President Obama will demand this week that BP begin setting aside cash in escrow accounts to handle damages from the Gulf of Mexico oil spill and turn over the handling of claims to an independent panel, White House officials said Sunday.
The president, who is still scrambling to take political control of the crisis, heads to the Gulf for the fourth time Monday since the April 20 explosion that triggered the massive leak. He plans a nationally televised address on Tuesday before meeting with BP officials, including Chairman Carl-Henric Svanberg, Wednesday at the White House.
White House adviser David Axelrod and the administration's top commander overseeing the oil spill, Coast Guard Adm. Thad Allen, appeared on the Sunday news-show circuit to outline the new tack on dealing with the multinational oil firm at the center of the spill off the Louisiana coast.
"We've been very concerned about the claims process. This is not the core function of an oil-producing company," Adm. Allen said Sunday on CBS' "Face the Nation." "One of the things we've been talking about is an independent third party to administer a fund to make sure this happens quicker."

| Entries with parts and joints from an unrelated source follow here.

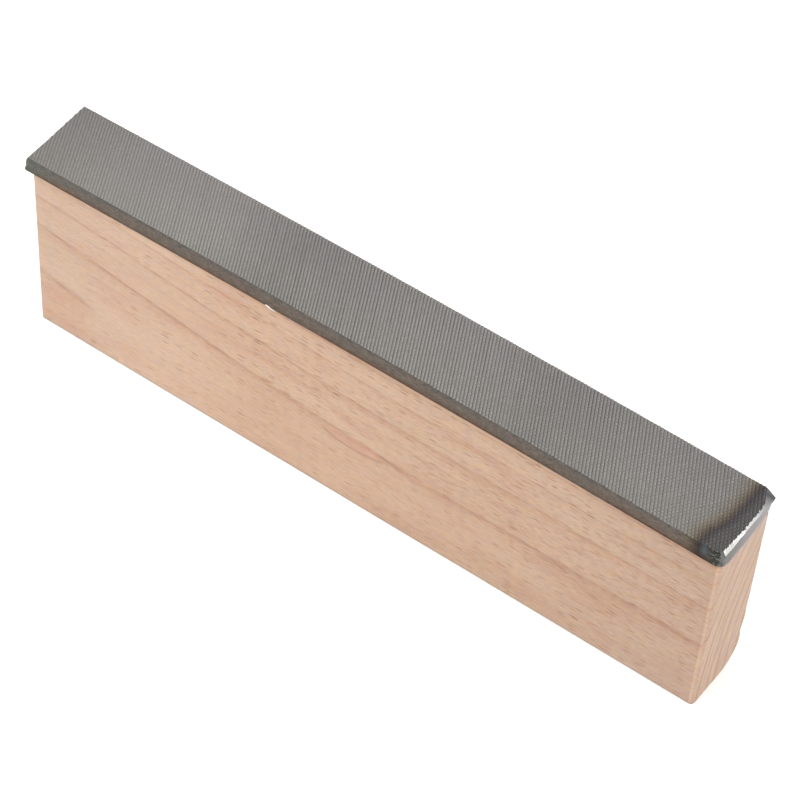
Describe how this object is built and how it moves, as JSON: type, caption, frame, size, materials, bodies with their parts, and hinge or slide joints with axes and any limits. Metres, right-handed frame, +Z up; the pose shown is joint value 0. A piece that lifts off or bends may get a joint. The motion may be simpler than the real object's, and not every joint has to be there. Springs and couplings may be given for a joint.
{
  "type": "block-mounted flat file",
  "caption": "Double-cut steel file blade bonded teeth-up to the narrow edge of a tall beech block, for levelling and truing edges.",
  "frame": {"origin": "bottom centre of the tool: middle of its length and width, on the plane the block stands on", "axes": "+X along the tool towards the ground end of the blade, +Y across it, +Z up out of the toothed face"},
  "size_m": [0.2113, 0.0243, 0.0606],
  "materials": {
    "file_steel": "bare hardened steel, double-cut teeth, one end ground bright with heat colours beside it",
    "adhesive": "thin cured film, amber brown",
    "dried_glue": "cream, dried",
    "beech": "sanded, unvarnished"
  },
  "bodies": {
    "root": {"file_blade": "file_steel", "adhesive_film": "adhesive", "glue_squeeze_out": "dried_glue", "beech_block": "beech"}
  },
  "joints": []
}
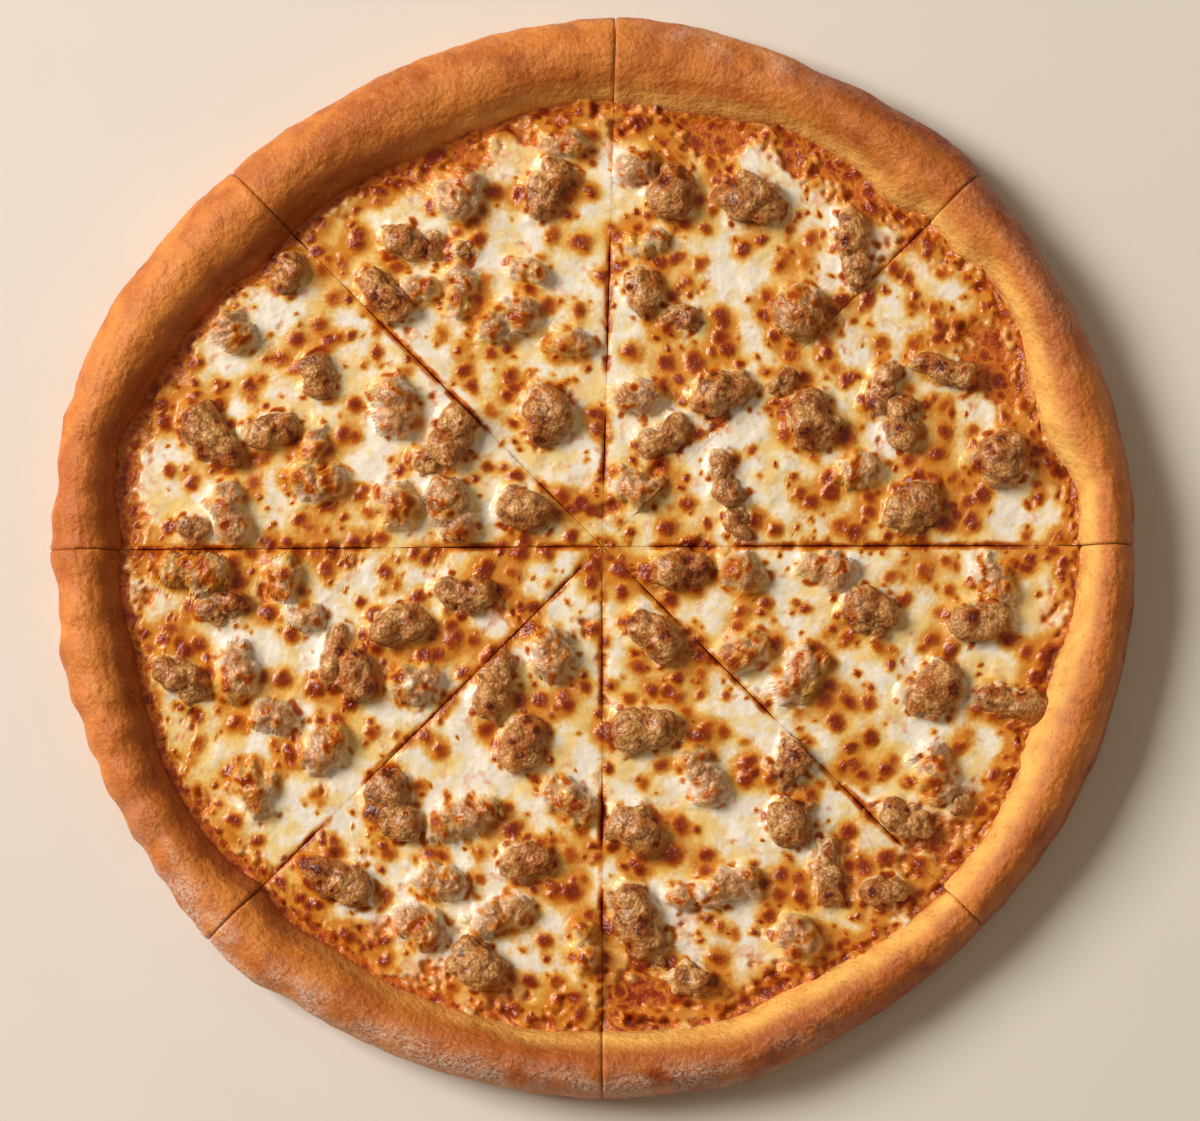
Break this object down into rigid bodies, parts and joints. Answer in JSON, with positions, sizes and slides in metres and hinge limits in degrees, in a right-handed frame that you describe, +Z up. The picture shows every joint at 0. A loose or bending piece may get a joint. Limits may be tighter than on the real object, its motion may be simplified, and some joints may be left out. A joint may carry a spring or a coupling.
{
  "type": "pan pizza",
  "caption": "Round thick-rimmed sausage pizza with browned melted cheese over tomato sauce, cut into wedge slices that still lie together.",
  "frame": {"origin": "middle of the pizza's outline, on the surface that it rests on", "axes": "+Z up; +Y towards the far side of the pizza as it lies in front of somebody; +X to their right"},
  "size_m": [0.3558, 0.355, 0.0278],
  "materials": {
    "crust": "golden-brown baked dough",
    "sauce": "wet dark red tomato sauce",
    "cheese": "oily melted mozzarella with brown blisters",
    "sausage": "browned crumbled sausage"
  },
  "bodies": {
    "root": {"crust_1": "crust", "crust_2": "crust", "crust_3": "crust", "crust_4": "crust", "crust_5": "crust", "crust_6": "crust", "crust_7": "crust", "crust_8": "crust", "sauce_1": "sauce", "sauce_2": "sauce", "sauce_3": "sauce", "sauce_4": "sauce", "sauce_5": "sauce", "sauce_6": "sauce", "sauce_7": "sauce", "sauce_8": "sauce", "cheese_1": "cheese", "cheese_2": "cheese", "cheese_3": "cheese", "cheese_4": "cheese", "cheese_5": "cheese", "cheese_6": "cheese", "cheese_7": "cheese", "cheese_8": "cheese", "sausage_1_1": "sausage", "sausage_1_2": "sausage", "sausage_1_3": "sausage", "sausage_1_4": "sausage", "sausage_1_5": "sausage", "sausage_2_1": "sausage", "sausage_2_2": "sausage", "sausage_2_3": "sausage", "sausage_2_4": "sausage", "sausage_2_5": "sausage", "sausage_3_1": "sausage", "sausage_3_2": "sausage", "sausage_3_3": "sausage", "sausage_3_4": "sausage", "sausage_4_1": "sausage", "sausage_4_2": "sausage", "sausage_4_3": "sausage", "sausage_4_4": "sausage", "sausage_4_5": "sausage", "sausage_5_1": "sausage", "sausage_5_2": "sausage", "sausage_5_3": "sausage", "sausage_5_4": "sausage", "sausage_5_5": "sausage", "sausage_6_1": "sausage", "sausage_6_2": "sausage", "sausage_6_3": "sausage", "sausage_6_4": "sausage", "sausage_7_1": "sausage", "sausage_7_2": "sausage", "sausage_7_3": "sausage", "sausage_7_4": "sausage", "sausage_7_5": "sausage", "sausage_8_1": "sausage", "sausage_8_2": "sausage", "sausage_8_3": "sausage"}
  },
  "joints": []
}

The administration has been under pressure from Gulf Coast governors and other officials to speed up the claims process.
Alabama Gov. Bob Riley, appearing on CNN's "State of the Union," said he expects BP to pay for the loss of tourism revenue in his state from empty hotel rooms, restaurants and beaches.
"I don't think there can be a dividing line," the Republican governor said. "I don't think you can say one group [of people] can get it and another won't. The whole economy is based on the tourism market, and when it goes away, someone has to compensate.
Mississippi Gov. Haley Barbour, appearing on CBS' "Face the Nation," said: "It's BP's responsibility to pay for all of this. And the mechanism for doing it needs to be one that's friendly to the claimant."
State officials in Florida and Louisiana have asked that BP put a total of $7.5 billion into escrow accounts to compensate the states and their residents for damages now and in the future.
White House and BP officials will discuss the amount of money to be set aside during talks this week. Mr. Axelrod said the sum should be "substantial."
In comments indicative of the increasingly confrontational language the administration is using in reference to BP, Mr. Axelrod said he was not "looking to make judgments about [the oil company's] soul."
"It's not a matter of trust. We have to verify what they're doing and we have to stay on them and we have from the beginning," Mr. Axelrod said on ABC's "Meet the Press." "I don't consider them a partner. They're not social friends. We'll stay on them and make sure they are fully accountable."
A day before the tough talk from the White House, the Coast Guard made public a testy letter to BP demanding that the energy giant pick up its pace and present a better plan to contain the spill by the time Mr. Obama arrives at the beleaguered coast Monday for a two-day visit.
BP's chief operating officer, Doug Suttles, said Saturday that the company would respond to the letter by Sunday night. The company's board also was to meet Monday to discuss deferring its second-quarter dividend and putting the money into escrow until BP's liabilities from the spill are known.
Out in the Gulf of Mexico, BP deployed undersea sensors Sunday on robot submarines that will be sent inside the well, an action the company hopes will provide a better measure of the oil flow.
BP's public image has taken a beating and its stock price has plunged since the explosion of a deep-sea rig that killed 11 people and triggered a spill that has coated parts of the Gulf Coast with stinking, dark globs of crude and created environmental and economic devastation.
The company said in a statement to the Associated Press that it's considering the Florida request.
"We have received a variety of funding requests from different states and have been responding to them in due course based on the particular issues raised in each," said BP, adding that it already has made grants totaling $245 million to four Gulf states and is committed to spending up to $360 million for construction of six barrier island berms in Louisiana.
Regarding the concerns raised about a bankruptcy filing, BP said only that as of Saturday it was "not in discussions with" and had "not engaged any bankruptcy experts."
This article is based in part on staff and wire service reports.